从小和外婆生活在一起,夜晚闭眼前最后一眼看见的是她,清晨睁眼第一眼看见的也是她,外婆对我这个小外孙慈爱有加,即使再调皮也未曾对我动过一个手指头,还经常嘱咐乡下的表哥表姐要护佑着我,她成了我生命中第一个最亲近的人。有时外婆带着我回到城里父母的身边,夜里父母让我和他们睡在一起,如果半夜里醒来我还会偷偷溜到外婆的被窝里。后来我回到城里上学,外婆便在城里住上一阵子,在乡下住上一阵子,城里牵挂的是我,乡下惦记的是她尚未婚娶的小儿子。
时光就是这么不经风吹雨打,渐渐地我长成一个毛头小伙子,外婆也在不知不觉中变老了,我对于外婆的依赖感也慢慢地变淡了,除了一日三餐的需求,外婆关爱的叮嘱成了耳边的唠叨,初出茅庐的自负让我忽略了长久以来围绕在身边的这份亲情,仿佛外婆在我生命中已不再重要了。也许有人说这是成长过程中的一段必然经历,叛逆期的孩子心里容不下太多的人,直到我做了父亲之后,每每回忆起这一段还是心生懊悔。在我初中毕业那一年,外婆积劳成疾罹患大病,身为医生的母亲带着她多方求治也无济于事,不到一年的时间外婆便永远地离我而去。在那个年纪我还无法深刻地体会“亲人的离去就是一世的永别”这句话的含义,直到多年后想起外婆,才觉出这份亲情在我生命中的重量。

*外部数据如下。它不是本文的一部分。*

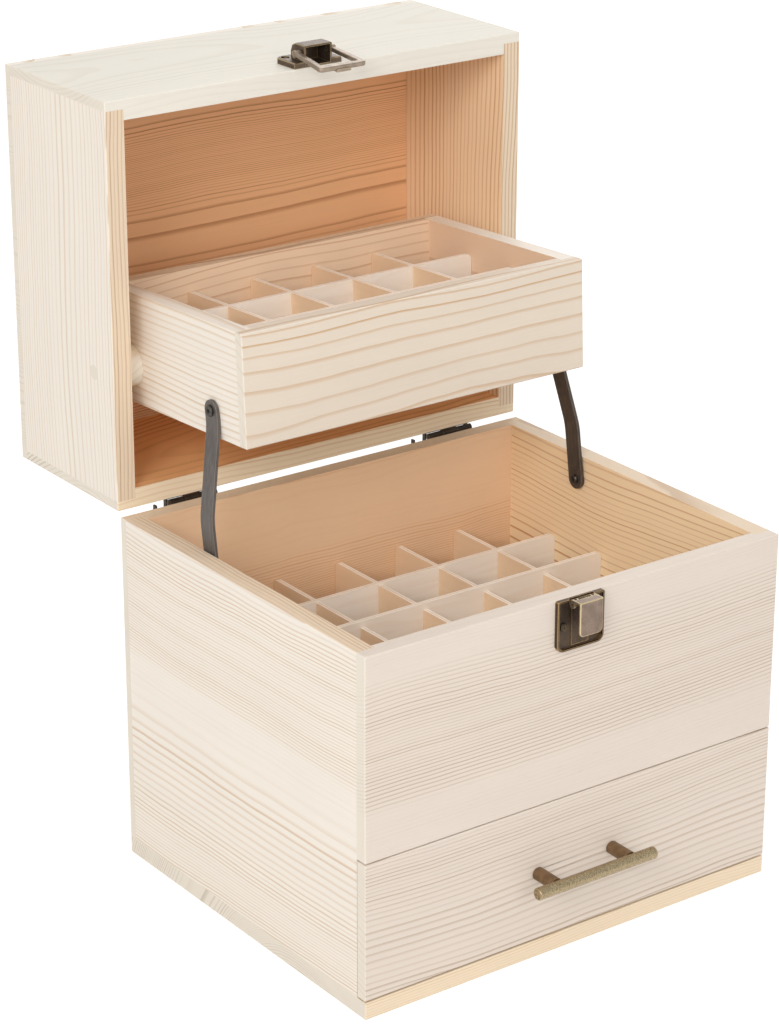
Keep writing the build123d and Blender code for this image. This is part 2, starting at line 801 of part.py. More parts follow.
def build_latch():
    """The lid's half of the latch: a raised plate with a hood, and a square ring on two pins."""
    low = base_height + latch_edge_gap
    left, right = latch_x - latch_width / 2, latch_x + latch_width / 2
    plate = block(left, right, front_face - latch_pad, front_face, low, low + latch_plate_height)
    plate = fillet(plate.edges().filter_by(Axis.Y).group_by(Axis.Z)[-1], latch_corner)
    plate = fillet(plate.faces().sort_by(Axis.Y)[0].edges(), latch_pad_rounding)
    recesses = [
        y_rod(
            latch_x + side * latch_screw_spacing / 2,
            front_face - latch_pad,
            front_face - latch_sheet,
            latch_screw_z,
            latch_recess_radius,
        )
        for side in left_right
    ]
    hood_half = hood_width / 2
    hood_top = base_height + hood_high
    hood = side_profile(
        latch_x - hood_half, latch_x + hood_half, hood_profile(hood_bite, hood_out, low, hood_top, hood_corner)
    )
    upper_edges = [
        edge
        for edge in hood.edges()
        if edge.center().Z > low + latch_sheet and edge.center().Y < front_face - latch_pad
        if abs(abs(edge.center().X - latch_x) - hood_half) < hood_bite
    ]
    hood = fillet(upper_edges, hood_rounding)
    room_half = hood_half - latch_sheet
    room = side_profile(
        latch_x - room_half,
        latch_x + room_half,
        hood_profile(latch_sheet, hood_out - latch_sheet, low, hood_top - latch_sheet, hood_inner_corner),
    )
    ring_y = front_face - ring_pivot_out
    ring_z = base_height + ring_pivot_rise
    top_half = ring_top_width / 2
    arm_inner = top_half - ring_arm
    pin_end = top_half - ring_pin_cover
    pins = []
    for side in left_right:
        start, stop = sorted((latch_x + side * room_half, latch_x + side * pin_end))
        pins.append(x_rod(start, stop, ring_y, ring_z, ring_pin_radius))
    save("latch_plate", open_lid * less(plate + hood - room, [*recesses, *pins, *latch_screws]))
    save("ring_pins", [open_lid * pin for pin in pins])
    save("latch_screws", [open_lid * screw for screw in latch_screws])

    thin = ring_thickness / 2
    tip = ring_reach + ring_bar / 2
    opening = ring_reach - ring_bar / 2
    slant = (ring_width - ring_top_width) / 2 / tip
    frame = tapered(top_half, ring_width / 2, -tip, thin)
    outer = frame.edges().filter_by(Axis.Y).group_by(Axis.Z)[0]
    frame = fillet(outer, ring_outer_corner)
    inner = tapered(arm_inner, arm_inner + slant * opening, -opening, thin)
    inner = fillet(inner.edges().filter_by(Axis.Y).group_by(Axis.Z)[0], ring_inner_corner)
    frame -= inner
    frame = fillet(frame.faces().filter_by(Axis.Y).edges(), ring_rounding)
    lug, rise = ring_lug_width / 2, ring_lug_height / 2
    lug_z = -ring_reach - ring_lug_offset
    frame += block(-lug, lug, thin - ring_lug_bite, thin + ring_lug_depth, lug_z - rise, lug_z + rise)
    for side in left_right:
        start, stop = sorted((side * top_half, side * arm_inner))
        frame += x_rod(start, stop, 0, 0, ring_eye_radius)
        start, stop = sorted((side * (pin_end + ring_pin_end_gap), side * arm_inner))
        frame -= x_rod(start, stop, 0, 0, ring_pin_radius + running_gap)
    ring = Pos(latch_x, ring_y, ring_z) * Rot(ring_tilt, 0, 0) * frame
    save("latch_ring", open_lid * ring)


build_base()
build_base_dividers()
build_drawer()
build_hinges()
build_lid()
build_tray()
build_links()
build_catch()
build_latch()
save("link_base_screws", link_base_screws)
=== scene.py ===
"""Looks of the wooden organizer box: pine boards, plywood dividers, bronze hardware and steel straps."""

import math

import bpy
from mathutils import Matrix, Vector


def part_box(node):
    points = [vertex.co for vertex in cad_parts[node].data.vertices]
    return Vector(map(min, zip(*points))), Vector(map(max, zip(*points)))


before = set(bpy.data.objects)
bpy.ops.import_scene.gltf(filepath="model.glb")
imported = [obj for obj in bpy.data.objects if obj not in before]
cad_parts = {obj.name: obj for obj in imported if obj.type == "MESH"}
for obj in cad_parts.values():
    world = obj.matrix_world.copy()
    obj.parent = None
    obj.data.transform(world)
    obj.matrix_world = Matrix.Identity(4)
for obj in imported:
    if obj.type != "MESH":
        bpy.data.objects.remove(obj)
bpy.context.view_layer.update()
MM = 0.001

# How far the open tray leans forward
TRAY_TILT = math.radians(-2.95)


# Shader values as Python expressions


class Value:
    """One value in a material. Arithmetic on it adds Math nodes."""

    def __init__(self, finish, socket):
        self.finish = finish
        self.socket = socket

    def _math(self, operation, *values):
        return self.finish.node("ShaderNodeMath", {"operation": operation}, dict(enumerate(values)))

    def __add__(self, other):
        return self._math("ADD", self, other)

    def __sub__(self, other):
        return self._math("SUBTRACT", self, other)

    def __rsub__(self, other):
        return self._math("SUBTRACT", other, self)

    def __mul__(self, other):
        return self._math("MULTIPLY", self, other)

    def __truediv__(self, other):
        return self._math("DIVIDE", self, other)

    def __abs__(self):
        return self._math("ABSOLUTE", self)

    __radd__ = __add__
    __rmul__ = __mul__

    def whole(self):
        return self._math("FLOOR", self)

    def part(self):
        return self._math("FRACT", self)

    def root(self):
        return self._math("SQRT", self)

    def larger(self, other):
        return self._math("MAXIMUM", self, other)

    def ease(self, low, high, start=0.0, end=1.0):
        """Goes smoothly from start at low to end at high."""
        settings = {"interpolation_type": "SMOOTHSTEP"}
        values = {0: self, 1: low, 2: high, 3: start, 4: end}
        return self.finish.node("ShaderNodeMapRange", settings, values)

    def fade(self, low, high):
        """Goes smoothly from 1 at low to 0 at high."""
        return self.ease(low, high, 1.0, 0.0)


class Finish:
    """A material in the making."""

    def __init__(self, name, metallic=0.0, gloss=0.5):
        self.material = bpy.data.materials.new(name)
        self.material.use_nodes = True
        self.tree = self.material.node_tree
        self.shader = self.tree.nodes["Principled BSDF"]
        self.set("Metallic", metallic)
        self.set("Specular IOR Level", gloss)
        self.place = self.node("ShaderNodeTexCoord", output="Object")

    def node(self, kind, settings=None, values=None, output=0):
        made = self.tree.nodes.new(kind)
        for key, setting in (settings or {}).items():
            setattr(made, key, setting)
        for key, value in (values or {}).items():
            self.plug(value, made.inputs[key])
        return Value(self, made.outputs[output])

    def plug(self, value, socket):
        if isinstance(value, Value):
            self.tree.links.new(value.socket, socket)
        else:
            socket.default_value = value

    def set(self, name, value):
        self.plug(value, self.shader.inputs[name])

    def axes(self, vector):
        """The three parts of a vector or colour."""
        split = self.node("ShaderNodeSeparateXYZ", values={0: vector})
        outputs = split.socket.node.outputs
        return [Value(self, outputs[index]) for index in range(3)]

    def face_axes(self):
        """The three parts of the direction in which the surface looks."""
        return self.axes(self.node("ShaderNodeTexCoord", output="Normal"))

    def board_axes(self, tilt):
        """The three parts of the place, in millimetres, turned upright for a board that leans by tilt."""
        x, y, z = (part * (1.0 / MM) for part in self.axes(self.place))
        if tilt:
            y, z = y * math.cos(tilt) + z * math.sin(tilt), z * math.cos(tilt) - y * math.sin(tilt)
        return [x, y, z]

    def vector(self, x, y, z):
        return self.node("ShaderNodeCombineXYZ", values={0: x, 1: y, 2: z})

    def mix(self, factor, first, second):
        """A colour between two colours."""
        settings = {"data_type": "RGBA"}
        return self.node("ShaderNodeMix", settings, {0: factor, 6: first, 7: second}, 2)

    def scaled(self, colour, factor):
        return self.node("ShaderNodeVectorMath", {"operation": "SCALE"}, {0: colour, 3: factor})

    def noise(self, place, scale=1.0, detail=2.0, roughness=0.5, colour=False):
        values = {"Vector": place, "Scale": scale, "Detail": detail, "Roughness": roughness}
        return self.node("ShaderNodeTexNoise", {"noise_dimensions": "3D"}, values, int(colour))

    def grain_noise(self, place, lengths, seed=0.0, detail=1.0, colour=False):
        """Noise that changes over the first of two lengths along the grain and over the second across it."""
        along, first, second = place
        length, width = lengths
        spot = self.vector(along / length + seed, first / width, second / width)
        return self.noise(spot, detail=detail, colour=colour)

    def line_noise(self, along):
        """Noise along one value."""
        values = {"W": along, "Scale": 1.0, "Detail": 0.0}
        return self.node("ShaderNodeTexNoise", {"noise_dimensions": "1D"}, values)

    def bump(self, height, depth, strength):
        """Relief, with its depth in metres."""
        values = {"Height": height, "Distance": depth, "Strength": strength}
        self.set("Normal", self.node("ShaderNodeBump", values=values))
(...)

我曾问过外婆的名字,外婆笑着说她没有名字,我说一个人怎么可能没有名字?问急了,外婆就说:“你外爷姓王,我就叫王汤氏。”我奇怪世上怎么还有这样的名字!后来问过母亲才知道外婆其实有着一个好听的名字“汤桂枝”,外婆出生在桂花飘香的秋天,她的父母估计就应了季节为她取了这样一个带着芳香的名字。